INFORMATION PROVIDED >>

= = = = = = =

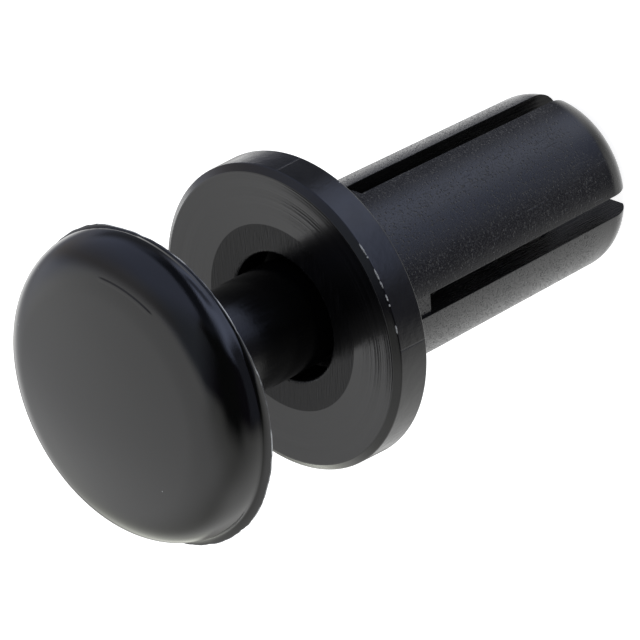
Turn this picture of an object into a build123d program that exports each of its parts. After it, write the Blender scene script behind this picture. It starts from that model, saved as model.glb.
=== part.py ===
"""Two-piece push rivet, moulded in black polyamide.

A flanged grommet with a four-legged sleeve goes through a round panel hole, and a
domed pin pushed down its bore locks it there.  The pin is drawn in its raised,
as-supplied position.  Lengths are in millimetres.  The axis of the rivet is Z and
the origin is where that axis crosses the face of the flange that seats on the panel,
so the sleeve is below Z = 0 and the heads are above it.
"""

import os
from math import asin, degrees, radians, sin, tan

from build123d import *

# ---------------------------------------------------------------- driving sizes
# Flange of the grommet
flange_diameter = 6.5
flange_thickness = 0.8
flange_bevel_width = 0.19  # radial width of the bevel round the front face
flange_bevel_depth = 0.10
flange_edge_break = 0.04  # small radius on the corners of the bevel
flange_seat_break = 0.06  # small radius on the edge next to the panel
dish_diameter = 3.95  # shallow dish round the mouth of the bore
dish_depth = 0.12  # at the mouth

# Sleeve of the grommet
sleeve_diameter = 3.9  # over its straight stretch, for a 4 mm panel hole
sleeve_length = 7.6
sleeve_straight = 2.4  # stretch below the flange with no draft, which stands in the panels
sleeve_draft = 0.55  # degrees a side, from there to the tips
sleeve_root_radius = 0.08
tip_round_radius = 0.7
tip_round_sweep = 55.0  # degrees of arc before the flat end
bore_diameter = 2.72
mouth_break = 0.05

# Slots that part the sleeve into legs
slot_count = 4
slot_width = 0.46
slot_start = 1.57  # depth of the closed ends below the flange
groove_depth = 0.08  # shallow run-out from each slot up to the flange

# Wedges inside the leg tips
tip_bore_diameter = 1.9
wedge_angle = 18.9  # degrees between the ramp and the axis
tip_land = 0.9  # length of the narrow bore below the ramps

# Collar inside the closed part of the sleeve, which guides the pin
collar_top = 0.25  # depth below the seat
collar_length = 0.85
collar_lead = 0.15  # axial length of each cone into the collar
guide_clearance = 0.05  # radial, pin to collar

# Shank of the pin
shank_diameter = 2.25
shank_length = 7.6  # from the underside of the head to the end of the nose
shank_fillet = 0.12  # under the head
nose_length = 0.9
nose_end_radius = 0.25
bead_height = 0.10  # radial height of the bead that keeps the pin captive
bead_length = 0.22
bead_clearance = 0.06  # axial, bead to collar in the raised position

# Head of the pin
head_diameter = 6.45
head_rim_lip = 0.10  # radial width of the thin lip at the back of the head
head_rim_thickness = 0.07
head_shoulder_radius = 1.15
head_crown_radius = 13.0

# Raised position
head_gap = 3.5  # underside of the head to the front of the flange, the whole stroke

# ---------------------------------------------------------------- derived sizes
flange_radius = flange_diameter / 2
sleeve_radius = sleeve_diameter / 2
bore_radius = bore_diameter / 2
tip_bore_radius = tip_bore_diameter / 2
shank_radius = shank_diameter / 2
head_radius = head_diameter / 2

# The outside of a leg tapers from the straight stretch to the start of its rounded tip
draft_slope = tan(radians(sleeve_draft))
tip_round_end_sine = sin(radians(sleeve_draft + tip_round_sweep))
tip_round_drop = tip_round_radius * (tip_round_end_sine - sin(radians(sleeve_draft)))
tip_round_top = sleeve_length - tip_round_drop
tip_round_start_radius = sleeve_radius - (tip_round_top - sleeve_straight) * draft_slope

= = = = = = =

DIRECTIONS >>
Print the whole listing again, exactly.

ANSWER FOR THIS EXERCISE >>
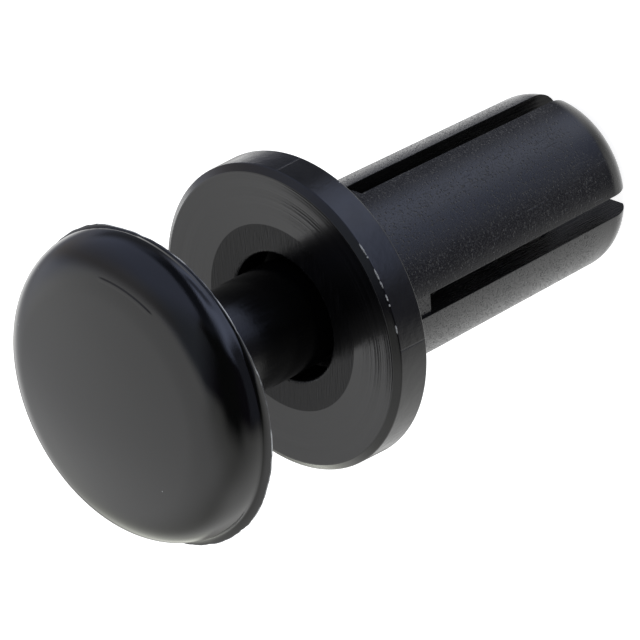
Turn this picture of an object into a build123d program that exports each of its parts. After it, write the Blender scene script behind this picture. It starts from that model, saved as model.glb.
=== part.py ===
"""Two-piece push rivet, moulded in black polyamide.

A flanged grommet with a four-legged sleeve goes through a round panel hole, and a
domed pin pushed down its bore locks it there.  The pin is drawn in its raised,
as-supplied position.  Lengths are in millimetres.  The axis of the rivet is Z and
the origin is where that axis crosses the face of the flange that seats on the panel,
so the sleeve is below Z = 0 and the heads are above it.
"""

import os
from math import asin, degrees, radians, sin, tan

from build123d import *

# ---------------------------------------------------------------- driving sizes
# Flange of the grommet
flange_diameter = 6.5
flange_thickness = 0.8
flange_bevel_width = 0.19  # radial width of the bevel round the front face
flange_bevel_depth = 0.10
flange_edge_break = 0.04  # small radius on the corners of the bevel
flange_seat_break = 0.06  # small radius on the edge next to the panel
dish_diameter = 3.95  # shallow dish round the mouth of the bore
dish_depth = 0.12  # at the mouth

# Sleeve of the grommet
sleeve_diameter = 3.9  # over its straight stretch, for a 4 mm panel hole
sleeve_length = 7.6
sleeve_straight = 2.4  # stretch below the flange with no draft, which stands in the panels
sleeve_draft = 0.55  # degrees a side, from there to the tips
sleeve_root_radius = 0.08
tip_round_radius = 0.7
tip_round_sweep = 55.0  # degrees of arc before the flat end
bore_diameter = 2.72
mouth_break = 0.05

# Slots that part the sleeve into legs
slot_count = 4
slot_width = 0.46
slot_start = 1.57  # depth of the closed ends below the flange
groove_depth = 0.08  # shallow run-out from each slot up to the flange

# Wedges inside the leg tips
tip_bore_diameter = 1.9
wedge_angle = 18.9  # degrees between the ramp and the axis
tip_land = 0.9  # length of the narrow bore below the ramps

# Collar inside the closed part of the sleeve, which guides the pin
collar_top = 0.25  # depth below the seat
collar_length = 0.85
collar_lead = 0.15  # axial length of each cone into the collar
guide_clearance = 0.05  # radial, pin to collar

# Shank of the pin
shank_diameter = 2.25
shank_length = 7.6  # from the underside of the head to the end of the nose
shank_fillet = 0.12  # under the head
nose_length = 0.9
nose_end_radius = 0.25
bead_height = 0.10  # radial height of the bead that keeps the pin captive
bead_length = 0.22
bead_clearance = 0.06  # axial, bead to collar in the raised position

# Head of the pin
head_diameter = 6.45
head_rim_lip = 0.10  # radial width of the thin lip at the back of the head
head_rim_thickness = 0.07
head_shoulder_radius = 1.15
head_crown_radius = 13.0

# Raised position
head_gap = 3.5  # underside of the head to the front of the flange, the whole stroke

# ---------------------------------------------------------------- derived sizes
flange_radius = flange_diameter / 2
sleeve_radius = sleeve_diameter / 2
bore_radius = bore_diameter / 2
tip_bore_radius = tip_bore_diameter / 2
shank_radius = shank_diameter / 2
head_radius = head_diameter / 2

# The outside of a leg tapers from the straight stretch to the start of its rounded tip
draft_slope = tan(radians(sleeve_draft))
tip_round_end_sine = sin(radians(sleeve_draft + tip_round_sweep))
tip_round_drop = tip_round_radius * (tip_round_end_sine - sin(radians(sleeve_draft)))
tip_round_top = sleeve_length - tip_round_drop
tip_round_start_radius = sleeve_radius - (tip_round_top - sleeve_straight) * draft_slope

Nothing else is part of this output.